The hint here seems to be that Labour will be so hemmed in by lack of economic options that it may throw in behind some kind of government of national unity. I don’t know about Labour as a whole, but there seem to be quite a number of continuity Blairites in and around Labour who broadly support the government agenda, who are currently doing their best to cripple coherent opposition to it, and who would be quite prepared to do a Ramsay. This chap, for instance. On the other side of the question, the Tory vote has started slipping to UKIP, there’s no sign of them pushing beyond the 36% of the vote that they got last time, and so a neoliberal alliance may well seem very tempting for 2015.

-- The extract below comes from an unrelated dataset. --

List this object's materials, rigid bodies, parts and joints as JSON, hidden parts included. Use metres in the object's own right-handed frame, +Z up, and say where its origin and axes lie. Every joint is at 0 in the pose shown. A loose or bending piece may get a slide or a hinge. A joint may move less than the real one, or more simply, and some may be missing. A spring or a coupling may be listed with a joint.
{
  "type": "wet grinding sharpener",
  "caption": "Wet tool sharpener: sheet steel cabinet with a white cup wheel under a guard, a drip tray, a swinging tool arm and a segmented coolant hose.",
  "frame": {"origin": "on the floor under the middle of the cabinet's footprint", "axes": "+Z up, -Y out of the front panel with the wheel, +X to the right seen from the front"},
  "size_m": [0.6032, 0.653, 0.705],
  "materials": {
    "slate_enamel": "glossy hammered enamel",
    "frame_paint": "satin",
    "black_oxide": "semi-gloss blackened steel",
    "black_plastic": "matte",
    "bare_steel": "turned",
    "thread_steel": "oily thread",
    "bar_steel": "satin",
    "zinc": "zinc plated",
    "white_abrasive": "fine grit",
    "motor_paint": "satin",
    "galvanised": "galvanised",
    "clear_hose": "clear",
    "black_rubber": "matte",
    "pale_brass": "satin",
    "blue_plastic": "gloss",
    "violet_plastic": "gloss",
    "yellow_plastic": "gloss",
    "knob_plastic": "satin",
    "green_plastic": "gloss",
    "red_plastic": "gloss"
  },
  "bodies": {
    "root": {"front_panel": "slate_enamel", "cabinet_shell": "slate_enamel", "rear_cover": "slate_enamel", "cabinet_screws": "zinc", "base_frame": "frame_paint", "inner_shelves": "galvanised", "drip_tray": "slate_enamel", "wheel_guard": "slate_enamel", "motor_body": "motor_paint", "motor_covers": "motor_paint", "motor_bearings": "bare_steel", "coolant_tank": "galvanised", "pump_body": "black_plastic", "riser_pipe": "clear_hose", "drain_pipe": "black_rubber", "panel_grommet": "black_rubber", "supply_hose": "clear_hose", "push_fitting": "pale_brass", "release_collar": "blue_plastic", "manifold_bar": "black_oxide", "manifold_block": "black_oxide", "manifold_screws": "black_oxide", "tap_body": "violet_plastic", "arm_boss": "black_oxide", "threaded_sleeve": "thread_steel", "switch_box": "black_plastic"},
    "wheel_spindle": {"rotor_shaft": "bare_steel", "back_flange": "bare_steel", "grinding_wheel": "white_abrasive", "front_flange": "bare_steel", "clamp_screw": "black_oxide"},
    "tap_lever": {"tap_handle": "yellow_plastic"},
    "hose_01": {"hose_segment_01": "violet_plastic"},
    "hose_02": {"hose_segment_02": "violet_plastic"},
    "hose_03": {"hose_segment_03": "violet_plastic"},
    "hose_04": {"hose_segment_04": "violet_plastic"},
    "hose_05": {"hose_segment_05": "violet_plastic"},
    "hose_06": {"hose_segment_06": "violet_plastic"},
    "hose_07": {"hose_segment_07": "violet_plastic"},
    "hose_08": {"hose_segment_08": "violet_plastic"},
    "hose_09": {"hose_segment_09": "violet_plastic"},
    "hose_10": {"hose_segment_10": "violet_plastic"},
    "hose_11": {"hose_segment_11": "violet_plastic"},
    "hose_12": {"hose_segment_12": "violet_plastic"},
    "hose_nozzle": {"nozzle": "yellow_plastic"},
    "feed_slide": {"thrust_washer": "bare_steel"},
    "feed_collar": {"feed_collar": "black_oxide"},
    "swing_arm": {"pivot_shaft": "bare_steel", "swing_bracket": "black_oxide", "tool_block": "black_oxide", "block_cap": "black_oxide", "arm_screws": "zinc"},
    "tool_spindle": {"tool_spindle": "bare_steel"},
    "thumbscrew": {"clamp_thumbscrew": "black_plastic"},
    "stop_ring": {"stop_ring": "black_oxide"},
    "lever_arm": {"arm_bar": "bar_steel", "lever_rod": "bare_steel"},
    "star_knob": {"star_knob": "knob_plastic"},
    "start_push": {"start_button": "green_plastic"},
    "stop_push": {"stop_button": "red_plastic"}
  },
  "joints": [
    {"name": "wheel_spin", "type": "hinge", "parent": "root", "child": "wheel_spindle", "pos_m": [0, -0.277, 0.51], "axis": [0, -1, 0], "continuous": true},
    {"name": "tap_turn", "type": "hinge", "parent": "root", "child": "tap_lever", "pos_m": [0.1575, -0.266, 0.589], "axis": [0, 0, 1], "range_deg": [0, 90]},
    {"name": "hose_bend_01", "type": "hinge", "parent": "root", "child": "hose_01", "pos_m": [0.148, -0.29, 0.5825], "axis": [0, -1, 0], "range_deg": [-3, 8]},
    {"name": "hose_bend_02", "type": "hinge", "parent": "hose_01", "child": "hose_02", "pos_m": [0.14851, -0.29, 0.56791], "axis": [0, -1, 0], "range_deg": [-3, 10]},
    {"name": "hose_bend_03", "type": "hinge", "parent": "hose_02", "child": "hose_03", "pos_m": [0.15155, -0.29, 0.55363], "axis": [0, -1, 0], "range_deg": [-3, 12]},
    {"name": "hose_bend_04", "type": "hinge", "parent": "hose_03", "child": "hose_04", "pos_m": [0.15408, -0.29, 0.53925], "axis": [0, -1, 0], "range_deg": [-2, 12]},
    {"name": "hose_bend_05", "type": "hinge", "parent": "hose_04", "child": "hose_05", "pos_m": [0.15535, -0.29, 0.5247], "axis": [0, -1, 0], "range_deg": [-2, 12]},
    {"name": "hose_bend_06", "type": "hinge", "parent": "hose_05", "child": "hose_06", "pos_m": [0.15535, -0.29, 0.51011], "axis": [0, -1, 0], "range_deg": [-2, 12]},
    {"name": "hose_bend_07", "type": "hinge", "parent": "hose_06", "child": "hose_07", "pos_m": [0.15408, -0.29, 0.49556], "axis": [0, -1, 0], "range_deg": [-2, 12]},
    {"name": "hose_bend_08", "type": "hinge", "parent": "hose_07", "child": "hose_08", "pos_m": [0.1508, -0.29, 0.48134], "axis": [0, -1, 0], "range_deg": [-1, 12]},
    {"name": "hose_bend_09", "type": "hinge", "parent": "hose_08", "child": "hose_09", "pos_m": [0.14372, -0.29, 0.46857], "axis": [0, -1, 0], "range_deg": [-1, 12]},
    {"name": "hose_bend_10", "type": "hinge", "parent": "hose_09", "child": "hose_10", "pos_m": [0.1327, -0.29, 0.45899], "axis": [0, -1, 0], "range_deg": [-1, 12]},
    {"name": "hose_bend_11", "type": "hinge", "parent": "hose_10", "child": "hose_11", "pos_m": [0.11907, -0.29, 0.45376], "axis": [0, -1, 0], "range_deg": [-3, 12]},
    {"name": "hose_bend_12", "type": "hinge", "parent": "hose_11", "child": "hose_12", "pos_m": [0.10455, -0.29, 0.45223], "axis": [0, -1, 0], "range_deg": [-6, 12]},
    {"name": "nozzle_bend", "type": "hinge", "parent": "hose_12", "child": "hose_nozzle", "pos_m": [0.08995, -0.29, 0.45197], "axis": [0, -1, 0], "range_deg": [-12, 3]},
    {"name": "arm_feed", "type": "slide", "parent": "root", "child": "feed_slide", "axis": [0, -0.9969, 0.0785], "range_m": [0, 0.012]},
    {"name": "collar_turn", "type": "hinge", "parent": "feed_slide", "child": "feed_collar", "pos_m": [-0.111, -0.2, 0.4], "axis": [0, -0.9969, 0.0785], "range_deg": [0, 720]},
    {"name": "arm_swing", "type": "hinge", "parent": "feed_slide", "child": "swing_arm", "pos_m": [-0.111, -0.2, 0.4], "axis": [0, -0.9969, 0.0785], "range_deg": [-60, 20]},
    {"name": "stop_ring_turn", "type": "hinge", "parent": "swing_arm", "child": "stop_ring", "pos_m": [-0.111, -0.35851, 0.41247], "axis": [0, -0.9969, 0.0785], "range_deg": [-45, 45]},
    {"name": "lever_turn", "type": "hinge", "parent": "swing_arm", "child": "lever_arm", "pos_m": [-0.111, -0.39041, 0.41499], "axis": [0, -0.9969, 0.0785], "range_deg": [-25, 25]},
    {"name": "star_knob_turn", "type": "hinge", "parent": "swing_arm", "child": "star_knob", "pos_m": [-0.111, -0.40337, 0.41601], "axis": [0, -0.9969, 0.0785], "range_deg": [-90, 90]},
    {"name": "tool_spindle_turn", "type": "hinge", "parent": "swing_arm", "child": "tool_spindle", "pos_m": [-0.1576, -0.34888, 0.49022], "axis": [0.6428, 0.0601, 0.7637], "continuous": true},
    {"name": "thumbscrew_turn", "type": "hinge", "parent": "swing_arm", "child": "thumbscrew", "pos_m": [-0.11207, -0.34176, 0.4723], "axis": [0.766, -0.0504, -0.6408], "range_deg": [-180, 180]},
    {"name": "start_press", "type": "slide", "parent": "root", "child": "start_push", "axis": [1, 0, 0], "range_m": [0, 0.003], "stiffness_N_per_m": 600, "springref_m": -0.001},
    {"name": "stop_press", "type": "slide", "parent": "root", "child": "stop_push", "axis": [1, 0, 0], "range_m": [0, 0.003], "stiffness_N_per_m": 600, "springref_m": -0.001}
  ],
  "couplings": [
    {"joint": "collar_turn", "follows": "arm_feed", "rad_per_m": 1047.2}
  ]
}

In some respects, I think having all the neolibs stuck in the same party would be a good thing: ‘the enemy plain’, and all that. On the other hand, I remember reading that when the last National government took Britain off the gold standard, Philip Snowden, the Labour chancellor in the preceding government, expressed bafflement that anyone could do that: Snowden had been obsessed with preserving the economic orthodoxy of the time as a means of demonstrating the ‘fitness’ of Labour to rule. But any future National government would be full of Snowdens.
UPDATE 1/12. I see I made a bit of a mess of my chancellors. Snowden took us off the Gold Standard as part of the national government, after keeping us on it as part of a Labour admin. It was Baron passfield who said that no-one told Labour they could do that. I still think it true that any potential 'national' government would be full of Snowden markone's, so to speak.